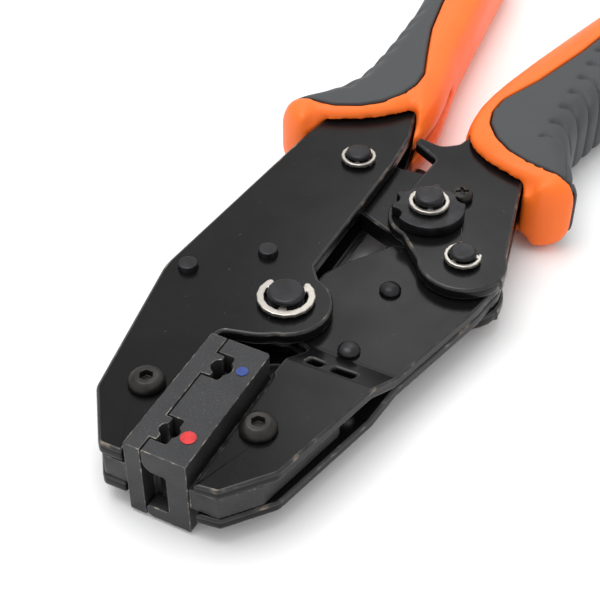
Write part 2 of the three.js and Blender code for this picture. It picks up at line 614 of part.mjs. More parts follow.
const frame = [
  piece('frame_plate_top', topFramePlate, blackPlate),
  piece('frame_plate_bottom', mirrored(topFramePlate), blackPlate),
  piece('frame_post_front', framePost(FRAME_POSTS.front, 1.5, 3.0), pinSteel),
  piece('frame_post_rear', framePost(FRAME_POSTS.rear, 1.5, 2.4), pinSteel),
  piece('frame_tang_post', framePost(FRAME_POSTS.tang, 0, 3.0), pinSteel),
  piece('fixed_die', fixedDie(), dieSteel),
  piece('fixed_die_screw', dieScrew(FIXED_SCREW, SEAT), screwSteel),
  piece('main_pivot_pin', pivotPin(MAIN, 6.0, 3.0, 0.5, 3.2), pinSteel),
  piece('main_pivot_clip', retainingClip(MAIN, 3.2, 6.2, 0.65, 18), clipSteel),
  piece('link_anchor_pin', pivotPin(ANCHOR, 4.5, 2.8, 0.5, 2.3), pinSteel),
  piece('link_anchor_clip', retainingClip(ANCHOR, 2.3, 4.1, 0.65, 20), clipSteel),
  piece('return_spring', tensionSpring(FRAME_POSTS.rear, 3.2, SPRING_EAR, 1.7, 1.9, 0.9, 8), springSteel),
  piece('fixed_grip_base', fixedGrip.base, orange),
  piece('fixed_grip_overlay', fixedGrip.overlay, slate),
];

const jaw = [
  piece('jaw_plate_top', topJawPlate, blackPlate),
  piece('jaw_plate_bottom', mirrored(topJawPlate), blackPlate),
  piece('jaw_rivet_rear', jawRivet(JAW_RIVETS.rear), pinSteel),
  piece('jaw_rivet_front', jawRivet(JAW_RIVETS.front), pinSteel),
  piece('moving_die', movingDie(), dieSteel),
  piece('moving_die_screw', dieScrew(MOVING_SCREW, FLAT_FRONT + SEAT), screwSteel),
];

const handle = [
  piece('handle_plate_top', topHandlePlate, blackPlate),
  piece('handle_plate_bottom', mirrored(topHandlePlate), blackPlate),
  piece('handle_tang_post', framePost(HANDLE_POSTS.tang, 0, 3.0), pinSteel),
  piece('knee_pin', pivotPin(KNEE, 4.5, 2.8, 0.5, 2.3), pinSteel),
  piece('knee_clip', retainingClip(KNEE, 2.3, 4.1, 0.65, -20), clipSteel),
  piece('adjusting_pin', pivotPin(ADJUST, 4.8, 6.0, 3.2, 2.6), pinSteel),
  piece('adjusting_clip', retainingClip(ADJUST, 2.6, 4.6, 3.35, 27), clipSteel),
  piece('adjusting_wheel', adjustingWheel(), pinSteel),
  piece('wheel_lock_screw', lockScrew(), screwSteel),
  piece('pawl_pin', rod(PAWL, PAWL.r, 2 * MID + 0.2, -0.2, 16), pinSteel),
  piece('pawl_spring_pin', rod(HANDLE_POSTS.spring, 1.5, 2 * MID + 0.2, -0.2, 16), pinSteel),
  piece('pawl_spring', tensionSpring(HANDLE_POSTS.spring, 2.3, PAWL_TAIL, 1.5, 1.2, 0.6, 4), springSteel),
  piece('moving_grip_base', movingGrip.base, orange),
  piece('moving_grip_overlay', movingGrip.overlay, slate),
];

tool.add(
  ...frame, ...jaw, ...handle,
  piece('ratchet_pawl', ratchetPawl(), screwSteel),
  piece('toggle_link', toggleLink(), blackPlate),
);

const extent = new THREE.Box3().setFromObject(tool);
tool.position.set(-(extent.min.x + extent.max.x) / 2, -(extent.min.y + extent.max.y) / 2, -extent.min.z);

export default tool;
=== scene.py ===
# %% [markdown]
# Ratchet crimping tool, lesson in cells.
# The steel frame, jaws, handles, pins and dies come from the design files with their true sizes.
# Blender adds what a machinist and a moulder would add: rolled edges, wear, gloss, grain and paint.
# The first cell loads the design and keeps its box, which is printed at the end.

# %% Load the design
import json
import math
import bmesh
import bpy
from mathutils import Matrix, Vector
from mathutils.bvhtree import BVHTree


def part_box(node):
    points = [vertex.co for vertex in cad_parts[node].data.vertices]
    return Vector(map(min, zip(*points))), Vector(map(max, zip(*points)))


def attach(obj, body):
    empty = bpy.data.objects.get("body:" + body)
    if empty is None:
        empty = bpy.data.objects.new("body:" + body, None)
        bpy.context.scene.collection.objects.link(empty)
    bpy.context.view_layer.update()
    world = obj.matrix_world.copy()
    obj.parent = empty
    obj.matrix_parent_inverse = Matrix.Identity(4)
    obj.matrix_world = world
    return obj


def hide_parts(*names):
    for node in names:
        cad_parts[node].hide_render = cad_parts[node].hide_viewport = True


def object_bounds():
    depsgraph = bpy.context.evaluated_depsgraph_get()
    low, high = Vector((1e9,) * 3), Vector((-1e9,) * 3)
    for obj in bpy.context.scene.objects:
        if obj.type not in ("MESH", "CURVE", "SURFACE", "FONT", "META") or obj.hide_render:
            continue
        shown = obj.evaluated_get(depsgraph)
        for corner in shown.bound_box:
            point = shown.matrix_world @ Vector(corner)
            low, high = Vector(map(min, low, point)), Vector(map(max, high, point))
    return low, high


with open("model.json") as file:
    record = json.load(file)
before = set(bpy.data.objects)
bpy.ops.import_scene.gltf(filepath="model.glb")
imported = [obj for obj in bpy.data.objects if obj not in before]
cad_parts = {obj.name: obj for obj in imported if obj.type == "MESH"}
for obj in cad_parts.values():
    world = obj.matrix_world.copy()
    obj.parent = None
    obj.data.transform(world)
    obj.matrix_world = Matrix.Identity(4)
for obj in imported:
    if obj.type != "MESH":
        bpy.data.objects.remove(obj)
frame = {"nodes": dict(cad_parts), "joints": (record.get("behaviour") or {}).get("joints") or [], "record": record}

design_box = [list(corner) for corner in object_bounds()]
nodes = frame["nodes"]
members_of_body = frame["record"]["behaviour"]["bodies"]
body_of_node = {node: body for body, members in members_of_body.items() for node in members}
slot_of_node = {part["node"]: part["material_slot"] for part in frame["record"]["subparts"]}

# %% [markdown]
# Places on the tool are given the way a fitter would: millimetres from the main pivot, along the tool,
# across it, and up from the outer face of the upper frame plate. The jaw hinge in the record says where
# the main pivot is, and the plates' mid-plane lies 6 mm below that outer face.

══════

> _PROBLEM STATEMENT_
Copy all of the material word for word.

> _ANSWER TO THIS EXERCISE_
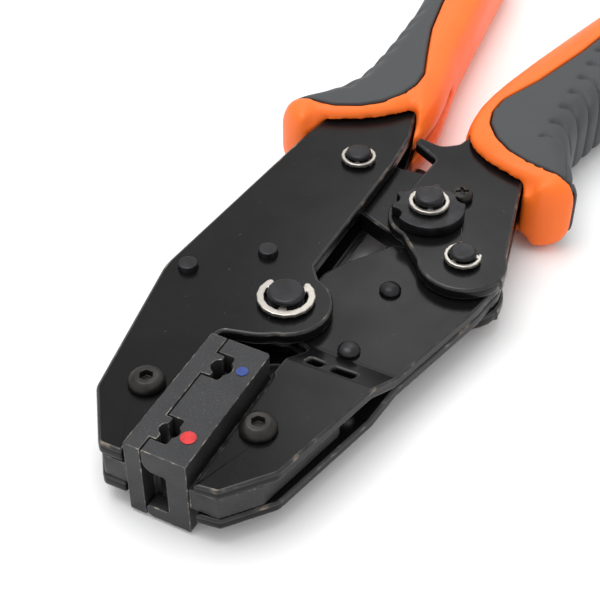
Write part 2 of the three.js and Blender code for this picture. It picks up at line 614 of part.mjs. More parts follow.
const frame = [
  piece('frame_plate_top', topFramePlate, blackPlate),
  piece('frame_plate_bottom', mirrored(topFramePlate), blackPlate),
  piece('frame_post_front', framePost(FRAME_POSTS.front, 1.5, 3.0), pinSteel),
  piece('frame_post_rear', framePost(FRAME_POSTS.rear, 1.5, 2.4), pinSteel),
  piece('frame_tang_post', framePost(FRAME_POSTS.tang, 0, 3.0), pinSteel),
  piece('fixed_die', fixedDie(), dieSteel),
  piece('fixed_die_screw', dieScrew(FIXED_SCREW, SEAT), screwSteel),
  piece('main_pivot_pin', pivotPin(MAIN, 6.0, 3.0, 0.5, 3.2), pinSteel),
  piece('main_pivot_clip', retainingClip(MAIN, 3.2, 6.2, 0.65, 18), clipSteel),
  piece('link_anchor_pin', pivotPin(ANCHOR, 4.5, 2.8, 0.5, 2.3), pinSteel),
  piece('link_anchor_clip', retainingClip(ANCHOR, 2.3, 4.1, 0.65, 20), clipSteel),
  piece('return_spring', tensionSpring(FRAME_POSTS.rear, 3.2, SPRING_EAR, 1.7, 1.9, 0.9, 8), springSteel),
  piece('fixed_grip_base', fixedGrip.base, orange),
  piece('fixed_grip_overlay', fixedGrip.overlay, slate),
];

const jaw = [
  piece('jaw_plate_top', topJawPlate, blackPlate),
  piece('jaw_plate_bottom', mirrored(topJawPlate), blackPlate),
  piece('jaw_rivet_rear', jawRivet(JAW_RIVETS.rear), pinSteel),
  piece('jaw_rivet_front', jawRivet(JAW_RIVETS.front), pinSteel),
  piece('moving_die', movingDie(), dieSteel),
  piece('moving_die_screw', dieScrew(MOVING_SCREW, FLAT_FRONT + SEAT), screwSteel),
];

const handle = [
  piece('handle_plate_top', topHandlePlate, blackPlate),
  piece('handle_plate_bottom', mirrored(topHandlePlate), blackPlate),
  piece('handle_tang_post', framePost(HANDLE_POSTS.tang, 0, 3.0), pinSteel),
  piece('knee_pin', pivotPin(KNEE, 4.5, 2.8, 0.5, 2.3), pinSteel),
  piece('knee_clip', retainingClip(KNEE, 2.3, 4.1, 0.65, -20), clipSteel),
  piece('adjusting_pin', pivotPin(ADJUST, 4.8, 6.0, 3.2, 2.6), pinSteel),
  piece('adjusting_clip', retainingClip(ADJUST, 2.6, 4.6, 3.35, 27), clipSteel),
  piece('adjusting_wheel', adjustingWheel(), pinSteel),
  piece('wheel_lock_screw', lockScrew(), screwSteel),
  piece('pawl_pin', rod(PAWL, PAWL.r, 2 * MID + 0.2, -0.2, 16), pinSteel),
  piece('pawl_spring_pin', rod(HANDLE_POSTS.spring, 1.5, 2 * MID + 0.2, -0.2, 16), pinSteel),
  piece('pawl_spring', tensionSpring(HANDLE_POSTS.spring, 2.3, PAWL_TAIL, 1.5, 1.2, 0.6, 4), springSteel),
  piece('moving_grip_base', movingGrip.base, orange),
  piece('moving_grip_overlay', movingGrip.overlay, slate),
];

tool.add(
  ...frame, ...jaw, ...handle,
  piece('ratchet_pawl', ratchetPawl(), screwSteel),
  piece('toggle_link', toggleLink(), blackPlate),
);

const extent = new THREE.Box3().setFromObject(tool);
tool.position.set(-(extent.min.x + extent.max.x) / 2, -(extent.min.y + extent.max.y) / 2, -extent.min.z);

export default tool;
=== scene.py ===
# %% [markdown]
# Ratchet crimping tool, lesson in cells.
# The steel frame, jaws, handles, pins and dies come from the design files with their true sizes.
# Blender adds what a machinist and a moulder would add: rolled edges, wear, gloss, grain and paint.
# The first cell loads the design and keeps its box, which is printed at the end.

# %% Load the design
import json
import math
import bmesh
import bpy
from mathutils import Matrix, Vector
from mathutils.bvhtree import BVHTree


def part_box(node):
    points = [vertex.co for vertex in cad_parts[node].data.vertices]
    return Vector(map(min, zip(*points))), Vector(map(max, zip(*points)))


def attach(obj, body):
    empty = bpy.data.objects.get("body:" + body)
    if empty is None:
        empty = bpy.data.objects.new("body:" + body, None)
        bpy.context.scene.collection.objects.link(empty)
    bpy.context.view_layer.update()
    world = obj.matrix_world.copy()
    obj.parent = empty
    obj.matrix_parent_inverse = Matrix.Identity(4)
    obj.matrix_world = world
    return obj


def hide_parts(*names):
    for node in names:
        cad_parts[node].hide_render = cad_parts[node].hide_viewport = True


def object_bounds():
    depsgraph = bpy.context.evaluated_depsgraph_get()
    low, high = Vector((1e9,) * 3), Vector((-1e9,) * 3)
    for obj in bpy.context.scene.objects:
        if obj.type not in ("MESH", "CURVE", "SURFACE", "FONT", "META") or obj.hide_render:
            continue
        shown = obj.evaluated_get(depsgraph)
        for corner in shown.bound_box:
            point = shown.matrix_world @ Vector(corner)
            low, high = Vector(map(min, low, point)), Vector(map(max, high, point))
    return low, high


with open("model.json") as file:
    record = json.load(file)
before = set(bpy.data.objects)
bpy.ops.import_scene.gltf(filepath="model.glb")
imported = [obj for obj in bpy.data.objects if obj not in before]
cad_parts = {obj.name: obj for obj in imported if obj.type == "MESH"}
for obj in cad_parts.values():
    world = obj.matrix_world.copy()
    obj.parent = None
    obj.data.transform(world)
    obj.matrix_world = Matrix.Identity(4)
for obj in imported:
    if obj.type != "MESH":
        bpy.data.objects.remove(obj)
frame = {"nodes": dict(cad_parts), "joints": (record.get("behaviour") or {}).get("joints") or [], "record": record}

design_box = [list(corner) for corner in object_bounds()]
nodes = frame["nodes"]
members_of_body = frame["record"]["behaviour"]["bodies"]
body_of_node = {node: body for body, members in members_of_body.items() for node in members}
slot_of_node = {part["node"]: part["material_slot"] for part in frame["record"]["subparts"]}

# %% [markdown]
# Places on the tool are given the way a fitter would: millimetres from the main pivot, along the tool,
# across it, and up from the outer face of the upper frame plate. The jaw hinge in the record says where
# the main pivot is, and the plates' mid-plane lies 6 mm below that outer face.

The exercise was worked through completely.